Monday, November 14, 2011
Today I have the pleasure of introducing a guest blogger. David Haas is a cancer survivor and a staff writer for the Mesothelioma Cancer Alliance Blog and is an advocate for cancer patients and their families. He asked if he could post the following article and I gladly accepted (especially since it's advice I need to take myself). It's important information for all of us who have faced cancer or who have loved ones who have. Great advice from a great advocate! Enjoy!!!!
The Value of Fitness for Survivors by David Haas
It's no secret that a cancer diagnosis is terrifying, but the good news is that there is life after cancer. Whether you've just received your diagnosis or are ten years into remission, it's important that you continue to live your life the way you want to. One way you can help deal with your cancer diagnosis is through regular physical exercise. Physical fitness not only helps you maintain a healthy body weight, build and maintain muscle, but it also can lower your blood pressure, help regulate your blood sugar levels, and reduce stress.

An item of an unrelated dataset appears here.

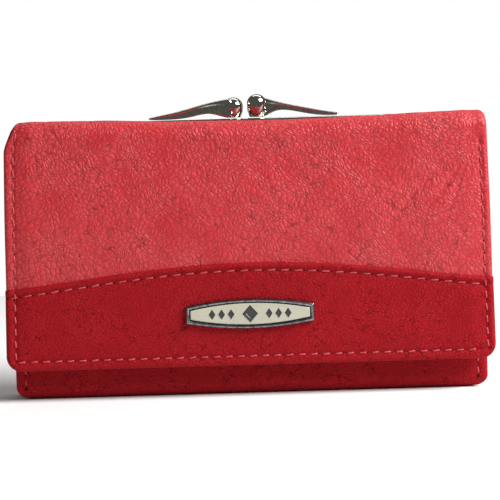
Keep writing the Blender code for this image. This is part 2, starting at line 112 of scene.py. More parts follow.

Whether you're dealing with mesothelioma, leukemia, ovarian, or another type of cancer, it's important to allow yourself to exercise as long as you're physically able to do so. According to Georgia State University, regular exercise can also help prevent other diseases, such as diabetes or heart disease.
Talk with your doctor before you begin to exercise, especially if you're still undergoing treatment or recently completed treatments for cancer. While fitness and exercise affords you many health benefits, you should never perform any type of exercise before you discuss it with your physician. Your doctor understands your health history and your current medical condition, and can offer you several ways that you can exercise in a careful, stress-free way that will be safe for you to do.
Understand that when you begin an exercise program, especially after cancer, you'll need to take things slow. Don't rush to the gym and begin to lift the heaviest weights you can. Instead, start slow and allow your body to work up to stronger exercises. Consider taking a yoga or ballroom dancing course, which is slower-paced and can help ease you into the idea of exercise. After awhile, you may find that you're progressing to Zumba or modern dance classes as your body and muscles grow stronger and more used to the physical activity.
As with anything, if you experience pain or discomfort, talk with your doctor. Your personal physician can recommend stretches and at-home treatment options for dealing with exercise aches and pains. While some tenderness after moderate exercise is to be expected, take care that you don't physically injure yourself when it's time to work out.